Identify each line holding the string "that" and copy it.

**GIVEN RECORDS**

---+---

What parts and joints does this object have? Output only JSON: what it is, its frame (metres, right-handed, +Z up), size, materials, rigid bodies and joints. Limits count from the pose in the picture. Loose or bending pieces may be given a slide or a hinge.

---+---

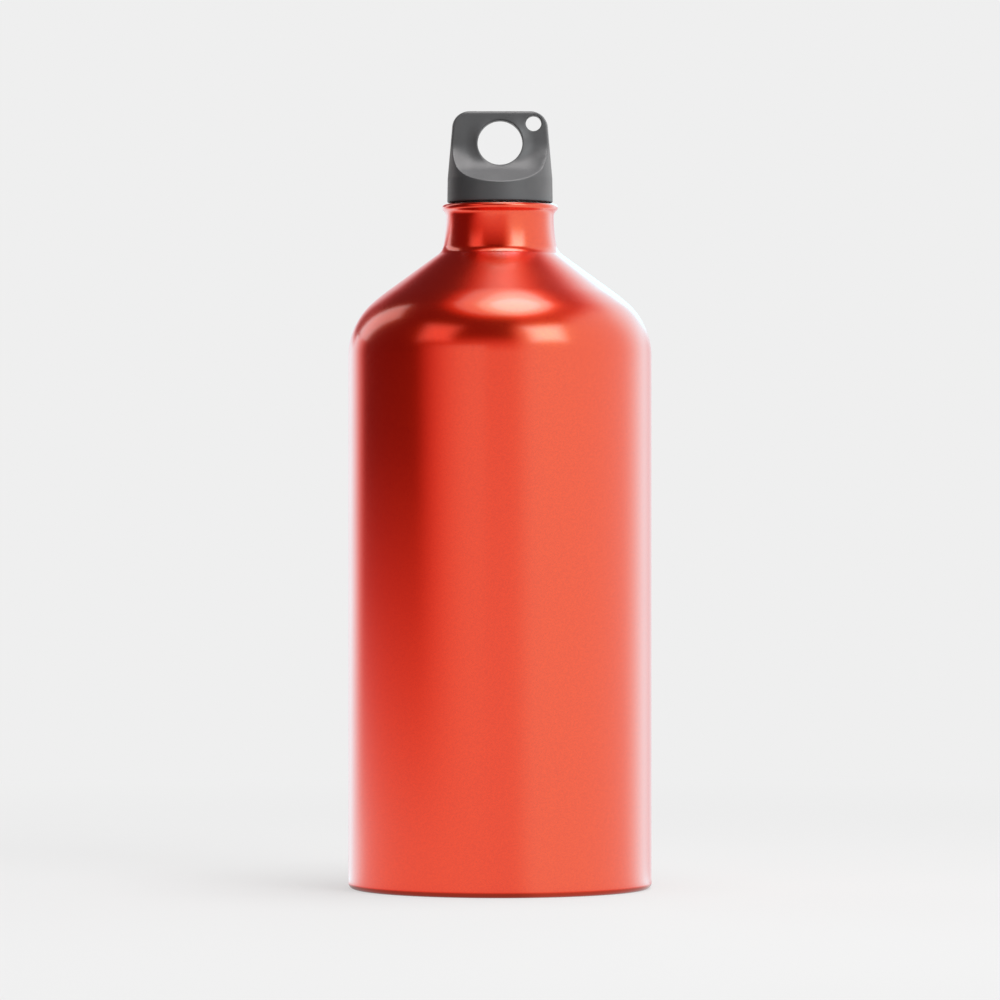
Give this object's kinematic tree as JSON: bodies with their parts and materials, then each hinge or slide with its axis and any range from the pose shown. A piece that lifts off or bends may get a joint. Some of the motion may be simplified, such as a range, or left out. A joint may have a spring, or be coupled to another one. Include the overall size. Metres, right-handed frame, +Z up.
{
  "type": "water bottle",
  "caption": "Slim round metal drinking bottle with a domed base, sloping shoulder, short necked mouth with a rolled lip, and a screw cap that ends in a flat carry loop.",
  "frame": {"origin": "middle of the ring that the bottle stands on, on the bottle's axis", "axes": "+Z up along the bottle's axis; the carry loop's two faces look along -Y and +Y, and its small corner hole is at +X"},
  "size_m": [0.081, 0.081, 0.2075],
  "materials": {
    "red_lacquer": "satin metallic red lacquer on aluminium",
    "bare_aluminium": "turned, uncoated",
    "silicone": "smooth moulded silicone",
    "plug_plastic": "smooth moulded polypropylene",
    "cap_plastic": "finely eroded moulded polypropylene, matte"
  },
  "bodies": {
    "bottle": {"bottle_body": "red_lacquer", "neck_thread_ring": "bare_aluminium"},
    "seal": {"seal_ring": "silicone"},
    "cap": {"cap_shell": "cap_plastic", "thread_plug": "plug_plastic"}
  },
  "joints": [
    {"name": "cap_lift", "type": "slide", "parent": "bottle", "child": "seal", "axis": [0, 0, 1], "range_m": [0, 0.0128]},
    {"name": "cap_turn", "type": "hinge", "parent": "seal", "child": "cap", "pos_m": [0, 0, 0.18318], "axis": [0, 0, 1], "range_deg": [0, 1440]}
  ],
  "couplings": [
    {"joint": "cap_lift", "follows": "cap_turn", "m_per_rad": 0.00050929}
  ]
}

---+---

**COMPLETE RESPONSE**
Give this object's kinematic tree as JSON: bodies with their parts and materials, then each hinge or slide with its axis and any range from the pose shown. A piece that lifts off or bends may get a joint. Some of the motion may be simplified, such as a range, or left out. A joint may have a spring, or be coupled to another one. Include the overall size. Metres, right-handed frame, +Z up.
  "caption": "Slim round metal drinking bottle with a domed base, sloping shoulder, short necked mouth with a rolled lip, and a screw cap that ends in a flat carry loop.",
  "frame": {"origin": "middle of the ring that the bottle stands on, on the bottle's axis", "axes": "+Z up along the bottle's axis; the carry loop's two faces look along -Y and +Y, and its small corner hole is at +X"},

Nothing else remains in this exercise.